— AIM —
Repeat everything from the line holding "make_connector_plate(steel)" to the line holding "obj.matrix_parent_inverse = Matrix.Identity(4)", inclusive, exactly. Leave out the rest.

— SUPPLIED DATA —

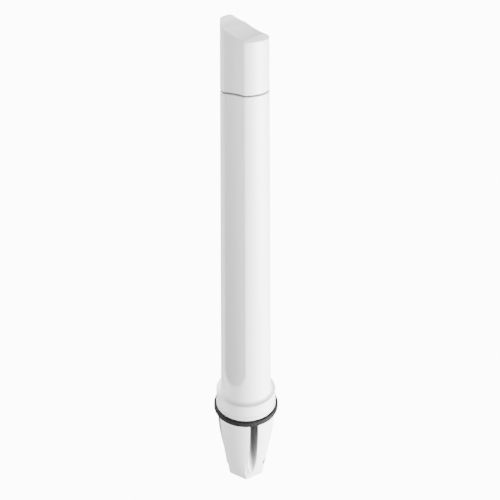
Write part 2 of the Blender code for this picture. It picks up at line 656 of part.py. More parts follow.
def make_board_carrier(material):
    """Disc on the flange's step, with a block that holds the foot of the lower board."""
    low, high = PLUG_STEP_Z + GAP, PLUG_STEP_Z + GAP + CARRIER_THICKNESS
    carrier = add_object("board_carrier", disc([(CARRIER_RADIUS, low), (CARRIER_RADIUS, high)], 40),
                         material)
    join(carrier, box(*CARRIER_BLOCK, (high - 0.5 * MM, CARRIER_BLOCK_TOP_Z)))
    slot_span = (LOWER_BOARD_Z[0] - GAP, CARRIER_BLOCK_TOP_Z + 1 * MM)
    return cut(carrier, board_slot(LOWER_BOARD_HALF_WIDTH, slot_span),
               *cable_holes((low - 1 * MM, high + 1 * MM)))


def spacer_disc(name, low, high, material):
    """Slice of the radome's inside."""
    rings = [scalloped_ring(z, SPACER_INSET, dish_steps=6, round_steps=8) for z in (low, high)]
    return add_object(name, loft(rings, looped=False), material)


def make_spacer(name, z_range, half_width, material):
    through = (z_range[0] - 1 * MM, z_range[1] + 1 * MM)
    return cut(spacer_disc(name, *z_range, material), board_slot(half_width, through),
               *cable_holes(through))


def make_board_joiner(material):
    """Spacer between the two boards, slotted from both ends."""
    low, high = JOINER_Z
    return cut(spacer_disc("board_joiner", low, high, material),
               board_slot(LOWER_BOARD_HALF_WIDTH, (low - 1 * MM, LOWER_BOARD_Z[1] + GAP)),
               board_slot(UPPER_BOARD_HALF_WIDTH, (UPPER_BOARD_Z[0] - GAP, high + 1 * MM)),
               *cable_holes((low - 1 * MM, high + 1 * MM)))


def make_radiator(prefix, z_range, half_width, feed_z, board_material, copper):
    """A board in the XZ plane with the two arms of a dipole on its -Y face."""
    add_object(f"{prefix}_board", box(half_width, BOARD_HALF_THICKNESS, z_range), board_material)
    arm_y = -(BOARD_HALF_THICKNESS + GAP + ARM_THICKNESS / 2)
    low_arm = (feed_z - FEED_GAP / 2 - ARM_LENGTH, feed_z - FEED_GAP / 2)
    high_arm = (feed_z + FEED_GAP / 2, feed_z + FEED_GAP / 2 + ARM_LENGTH)
    for name, span in ((f"{prefix}_dipole_lower_arm", low_arm),
                       (f"{prefix}_dipole_upper_arm", high_arm)):
        add_object(name, box(ARM_HALF_WIDTH, ARM_THICKNESS / 2, span, y=arm_y), copper)


def make_feed_cable(name, x, feed_z, material):
    """Coaxial cable from a jack's crimp, up behind the boards, to the feed point it turns into."""
    start = JACK_CRIMP_TOP_Z + GAP
    shift_end, bend = CABLE_SHIFT_END_Z, CABLE_BEND
    points = []
    for i in range(13):
        share = i / 12
        ease = share * share * (3 - 2 * share)
        points.append((x, CABLE_Y * ease, start + (shift_end - start) * share))
    top = feed_z - bend
    climb = max(2, round((top - shift_end) / (30 * MM)))
    points += [(x, CABLE_Y, shift_end + (top - shift_end) * i / climb) for i in range(1, climb + 1)]
    reach = CABLE_Y - bend
    points += [(x, reach + bend * cos(a), top + bend * sin(a))
               for a in (pi / 8, pi / 4, 3 * pi / 8, pi / 2)]
    curve = bpy.data.curves.new(name, "CURVE")
    curve.dimensions = "3D"
    curve.bevel_depth = CABLE_RADIUS
    curve.bevel_resolution = 2
    curve.use_fill_caps = True
    curve.materials.append(material)
    spline = curve.splines.new("POLY")
    spline.points.add(len(points) - 1)
    for point, position in zip(spline.points, points):
        point.co = (*position, 1.0)
    cable = bpy.data.objects.new(name, curve)
    bpy.context.scene.collection.objects.link(cable)
    return cable


def make_ferrite_sleeve(name, x, low, material):
    high = low + SLEEVE_LENGTH
    profile = [(SLEEVE_BORE, low), (SLEEVE_RADIUS, low), (SLEEVE_RADIUS, high), (SLEEVE_BORE, high)]
    return add_object(name, turned(profile, 16), material, (x, CABLE_Y, 0))


# ---------------------------------------------------------------- assembly

def build():
    for obj in list(bpy.data.objects):
        bpy.data.objects.remove(obj)
    white = make_material("white_plastic", (0.83, 0.83, 0.83), 0.35)
    black = make_material("black_rubber", (0.045, 0.045, 0.048), 0.6)
    steel = make_material("stainless_steel", (0.62, 0.62, 0.63), 0.28, 1.0)
    brass = make_material("brass", (0.72, 0.55, 0.26), 0.3, 1.0)
    dark_steel = make_material("black_steel", (0.06, 0.06, 0.063), 0.4, 1.0)
    grey = make_material("grey_rubber", (0.12, 0.12, 0.12), 0.6)
    gold = make_material("gold_plate", (0.9, 0.68, 0.28), 0.22, 1.0)
    copper = make_material("copper", (0.78, 0.42, 0.26), 0.3, 1.0)
    laminate = make_material("glass_epoxy", (0.09, 0.26, 0.12), 0.45)
    nylon = make_material("natural_nylon", (0.74, 0.71, 0.62), 0.5)
    ferrite = make_material("ferrite", (0.09, 0.09, 0.1), 0.55)

    make_radome(white)
    make_top_cap(white)
    make_cap_seal(grey)
    make_base_flange(white)
    make_gasket_ring(black)
    make_flange_seal(black)
    make_swivel_hub(nylon)
    make_hub_seal(black)
    make_thrust_washer(white)
    make_retaining_ring(steel)
    make_hub_screws(steel)

    make_mounting_ferrule(white)
    make_thread_insert(brass)
    make_locking_screw(dark_steel)

    make_connector_plate(steel)
    make_jack("a", -JACK_X, gold, white, steel)
    make_jack("b", JACK_X, gold, white, steel)

    make_board_carrier(nylon)
    make_spacer("lower_spacer", LOWER_SPACER_Z, LOWER_BOARD_HALF_WIDTH, nylon)
    make_board_joiner(nylon)
    make_spacer("upper_spacer", UPPER_SPACER_Z, UPPER_BOARD_HALF_WIDTH, nylon)
    make_radiator("lower", LOWER_BOARD_Z, LOWER_BOARD_HALF_WIDTH, LOWER_FEED_Z, laminate, copper)
    make_radiator("upper", UPPER_BOARD_Z, UPPER_BOARD_HALF_WIDTH, UPPER_FEED_Z, laminate, copper)
    make_feed_cable("lower_feed_cable", -JACK_X, LOWER_FEED_Z, black)
    make_feed_cable("upper_feed_cable", JACK_X, UPPER_FEED_Z, black)
    make_ferrite_sleeve("lower_ferrite_sleeve", -JACK_X, SLEEVE_Z[0], ferrite)
    make_ferrite_sleeve("upper_ferrite_sleeve", JACK_X, SLEEVE_Z[1], ferrite)


build()
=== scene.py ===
"""Looks of a mast-top omnidirectional antenna: fine meshes, materials and a studio.

Lengths are metres, written as millimetres times MM. Angles go round +Z from +X. The two scallops
face -Y and +Y, the cap is high on -X, and the locking screw is on +X.
"""

import json
from math import acos, asin, atan2, cos, hypot, pi, radians, sin, sqrt

import bmesh
import bpy
import numpy as np
from mathutils import Matrix, Vector


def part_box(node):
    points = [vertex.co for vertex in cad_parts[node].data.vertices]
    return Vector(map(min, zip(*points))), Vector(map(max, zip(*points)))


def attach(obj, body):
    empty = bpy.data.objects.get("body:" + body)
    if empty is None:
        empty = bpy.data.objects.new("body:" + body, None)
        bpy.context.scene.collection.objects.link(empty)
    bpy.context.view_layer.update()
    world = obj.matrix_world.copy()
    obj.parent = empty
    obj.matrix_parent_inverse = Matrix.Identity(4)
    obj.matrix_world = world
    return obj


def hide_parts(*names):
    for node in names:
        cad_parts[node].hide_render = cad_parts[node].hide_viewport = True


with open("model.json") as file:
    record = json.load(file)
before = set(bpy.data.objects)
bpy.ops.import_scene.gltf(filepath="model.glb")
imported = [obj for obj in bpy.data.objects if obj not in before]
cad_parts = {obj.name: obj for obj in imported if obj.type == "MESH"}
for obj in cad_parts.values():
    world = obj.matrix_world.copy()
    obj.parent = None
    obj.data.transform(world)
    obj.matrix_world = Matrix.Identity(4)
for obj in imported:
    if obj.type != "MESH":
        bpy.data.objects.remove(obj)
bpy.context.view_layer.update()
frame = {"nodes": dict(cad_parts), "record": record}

MM = 0.001
SEGMENTS = 240  # points round the tube
SHARP_ANGLE = radians(35)  # steeper edges than this are shaded sharp

# Tube, scallops, collar and cap, as in the solids
TUBE_RADIUS_AT_ZERO = 27.56 * MM
TUBE_TAPER = 0.0164
WALL = 2.2 * MM
GAP = 0.3 * MM
SCALLOP_HALF_ANGLE = radians(27.4)
SCALLOP_FLOOR = 0.82  # distance from the axis over the tube's radius
SCALLOP_TIP_Z = 131.5 * MM
SCALLOP_END_LENGTH = 18.5 * MM
SCALLOP_EDGE = 0.06  # height over which the edge is rounded, over the radius
SCALLOP_DEPTH_LIMIT = 0.21  # no outer surface is deeper than this, over the radius
# Painted shade in the scallops and in the crease above the collar, as shares of the colour taken
# away
SHADE_Z = (160 * MM, 430 * MM)  # between these heights a scallop's shade goes from the first
SCALLOP_SHADE = (0.38, 0.22)  # of these shares of the colour to the second
CREASE_SHADE = 0.07  # painted shade in the hollow above the collar
CREASE_HEIGHT = 1.6 * MM
SHELL_EDGE = 0.4 * MM  # rounding of the radome's and the cap's other edges
COLLAR_EDGE = 0.7 * MM
COLLAR_TOP_Z = 111.1 * MM
COLLAR_BORE = 28.4 * MM
FILLET_TOP_Z = 116.0 * MM
CAP_EDGE = 0.35 * MM
CAP_SOFTNESS = 1.0 * MM  # the bends of the cap's top are rounded over this reach
CAP_THICKNESS = 2.6 * MM
SHELF_Z = 471.7 * MM
RAMP_LOW = (8.5 * MM, 471.7 * MM)
RAMP_HIGH = (-9.5 * MM, 478.9 * MM)
CREST = (-17.3 * MM, 485.7 * MM)
SKIRT_WALL = 1.5 * MM

# Flange and gasket
FLANGE_BORE = 10.0 * MM
FLANGE_STEP_BORE = 22.5 * MM
FLANGE_TOP_Z = 97.45 * MM
PLUG_RADIUS = 28.1 * MM
PLUG_BORE = 25.5 * MM
PLUG_STEP_Z = 99.3 * MM
PLUG_TOP_Z = 107.0 * MM
SEAL_GROOVE_RADIUS = 26.4 * MM
SEAL_GROOVE_Z = (101.0 * MM, 103.2 * MM)
GASKET_BORE = 19.0 * MM
GASKET_EDGE = 0.8 * MM
GASKET_GROOVE = (23.0 * MM, 24.4 * MM)  # a fine groove in the lower face
GASKET_GROOVE_DEPTH = 0.4 * MM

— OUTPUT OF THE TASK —
    make_connector_plate(steel)
    make_jack("a", -JACK_X, gold, white, steel)
    make_jack("b", JACK_X, gold, white, steel)

    make_board_carrier(nylon)
    make_spacer("lower_spacer", LOWER_SPACER_Z, LOWER_BOARD_HALF_WIDTH, nylon)
    make_board_joiner(nylon)
    make_spacer("upper_spacer", UPPER_SPACER_Z, UPPER_BOARD_HALF_WIDTH, nylon)
    make_radiator("lower", LOWER_BOARD_Z, LOWER_BOARD_HALF_WIDTH, LOWER_FEED_Z, laminate, copper)
    make_radiator("upper", UPPER_BOARD_Z, UPPER_BOARD_HALF_WIDTH, UPPER_FEED_Z, laminate, copper)
    make_feed_cable("lower_feed_cable", -JACK_X, LOWER_FEED_Z, black)
    make_feed_cable("upper_feed_cable", JACK_X, UPPER_FEED_Z, black)
    make_ferrite_sleeve("lower_ferrite_sleeve", -JACK_X, SLEEVE_Z[0], ferrite)
    make_ferrite_sleeve("upper_ferrite_sleeve", JACK_X, SLEEVE_Z[1], ferrite)


build()
=== scene.py ===
"""Looks of a mast-top omnidirectional antenna: fine meshes, materials and a studio.

Lengths are metres, written as millimetres times MM. Angles go round +Z from +X. The two scallops
face -Y and +Y, the cap is high on -X, and the locking screw is on +X.
"""

import json
from math import acos, asin, atan2, cos, hypot, pi, radians, sin, sqrt

import bmesh
import bpy
import numpy as np
from mathutils import Matrix, Vector


def part_box(node):
    points = [vertex.co for vertex in cad_parts[node].data.vertices]
    return Vector(map(min, zip(*points))), Vector(map(max, zip(*points)))


def attach(obj, body):
    empty = bpy.data.objects.get("body:" + body)
    if empty is None:
        empty = bpy.data.objects.new("body:" + body, None)
        bpy.context.scene.collection.objects.link(empty)
    bpy.context.view_layer.update()
    world = obj.matrix_world.copy()
    obj.parent = empty
    obj.matrix_parent_inverse = Matrix.Identity(4)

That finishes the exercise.